Our Team focused on the Southside neighborhood of Asheville where we:

  • Identified 930 parcels acquired during Urban Renewal in Asheville from 1965 to 1980 (UR Parcels). The data shows that many homeowners resisted these acquisitions and went to court.
  • Created a profile for each of these UR Parcels: showing original owners and tenants at the time of acquisition, property pictures, and a history of everything that happened to that parcel during UR.
  • Created a map interface that allows searching, interaction, and display across all 930 UR Parcels.
  • Identified 224 existing parcels (as of June 2022), or Current Asheville Parcels (CA Parcels), that were assembled from parts of the 930 UR Parcels.

TEN KEY DATA TAKEAWAYS

B. How much did the City pay for urban renewal properties?

1. The total UR Parcel acquisition cost was $6.4M: across the 930 UR Parcels.
2. The median UR Parcel acquisition value was $5,350 (half higher and half lower): with 85% of the acquisitions below $10K.

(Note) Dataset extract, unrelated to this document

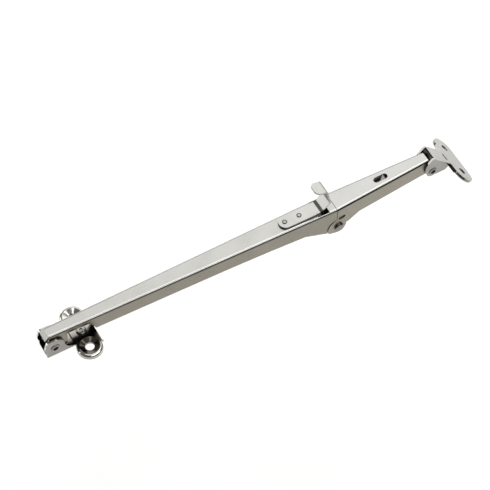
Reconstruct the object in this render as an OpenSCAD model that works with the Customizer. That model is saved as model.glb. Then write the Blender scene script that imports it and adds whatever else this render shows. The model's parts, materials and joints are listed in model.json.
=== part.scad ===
// Folding lock stay: two pressed channel arms, a leaf lock and a screw-on bracket at each end.
// Origin: centre of the frame bracket's two screw holes, on its mounting face.
// +X runs along the stay towards the sash bracket, +Z away from the frame, -Y is the near side.

/* [Reach] */
// Frame pin to fold rivet
long_reach = 219; // [200:1:260]
// Fold rivet to sash pin
short_reach = 78; // [70:1:100]
// Upward lean of the short arm when the stay is open, in degrees
open_lean = 2.5; // [0:0.5:4]

/* [Arms] */
// Thickness of the arm sheet
sheet = 1.5; // [1.2:0.1:1.6]
// Outer radius of the bend between top and web
bend_r = 2; // [1.6:0.1:2.4]
// Arm width at both end pins
end_w = 9.2; // [9:0.1:9.4]
// Arm width at the fold
fold_w = 16.7; // [16.5:0.1:17.2]
// Top face of an arm above its end pin
top_over_pin = 12; // [11.5:0.5:13]
// Top face of an arm above the fold rivet
top_over_fold = 20.5; // [20:0.5:22]

/* [Frame bracket] */
// Frame pin above the mounting face
frame_pin_h = 8; // [8:0.5:10]
// Frame pin to the line of screw holes
frame_hole_reach = 22; // [20:0.5:26]
// Distance between the two screw holes
frame_hole_gap = 26; // [25:0.5:30]
// Radius of a lobe round its screw hole
frame_lobe_r = 9.3; // [9:0.1:10]

/* [Sash bracket] */
// Sash pin above the mounting face
sash_pin_h = 10; // [9.6:0.2:12]
// Sash pin to the line of screw holes
sash_hole_reach = 21.4; // [20:0.2:24]
// Distance between the two screw holes
sash_hole_gap = 23.4; // [22:0.2:26]
// Radius of a lobe round its screw hole
sash_lobe_r = 8.8; // [8:0.1:9.4]
// Slope of the sash plate below the horizontal, in degrees
sash_slope = 45.5; // [40:0.5:50]

/* [Screws and pins] */
// Radius of the frame screw holes
frame_hole_r = 3.2; // [2.5:0.1:3.4]
// Radius of the sash screw holes
sash_hole_r = 2.8; // [2.2:0.1:3]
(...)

C. Which properties does the City still own?
3. The City of Asheville continues to have an 18% UR impact: the City of Asheville still owns 13 CA Parcels in the Southside that were acquired through UR and overlap with 169 UR Parcels, which represents 18% of the original pool of 930 UR Parcels.
4. The Housing Authority of the City of Asheville (HACA) continues to have a 16% UR impact: HACA still owns 7 CA Parcels that were acquired through UR and overlap with 147 UR parcels, which represents 16% of the original pool of 930 UR Parcels.

→ This represents a 34% combined City-HACA UR impact: across 20 CA parcels that overlap with a total of 316 UR parcels, representing over a third of the original pool of 930 UR Parcels.

D. How much are those properties now worth?
5. There is a 400% increase in the valuation of the 224 CA Parcels since UR (as of June 2022 and after inflation adjustment): based on Buncombe County’s Parcel Ownership Dashboard. This is a conservative increase well below actual current market prices (using Zillow valuations may show an even higher value, up to a 1,000% increase).

E. When did the City start reselling these properties?
6. HACA primarily (94%) and the City of Asheville (6%) resold UR Parcels for five decades: while 86% of the UR Parcels were resold in the 70s and 80s, another 14% were offloaded between the 1990s and 2010s. We call the beneficiaries of the 1st round of reselling “repurchasers”.

F. How much were these properties resold for?
7. The UR Parcels were resold at discounted prices: the median value of the resold parcels was less than 1/5th of their acquisition value during UR, indicating that the majority of the parcels were offloaded post-UR for a fraction of their acquisition price [83% of the parcels were offloaded below UR acquisition cost and the total resale revenue was $3.3M].

G. Who was able to repurchase these properties?
8. There were 6 categories of repurchasers: Individuals (46%), Businesses (40%), City (7%), HACA (3%), Churches (3%), County (1%), with 152 unique repurchasers across all 224 CA Parcels.
9. The top 10 repurchasers were responsible for the buying of 32% of all 224 CA Parcels: none of these top 10 repurchasers were Individuals.
10. Only 14 Individuals repurchased in the Southside after losing their property during UR: these 14 Individuals represent 9% of the 152 unique repurchasers.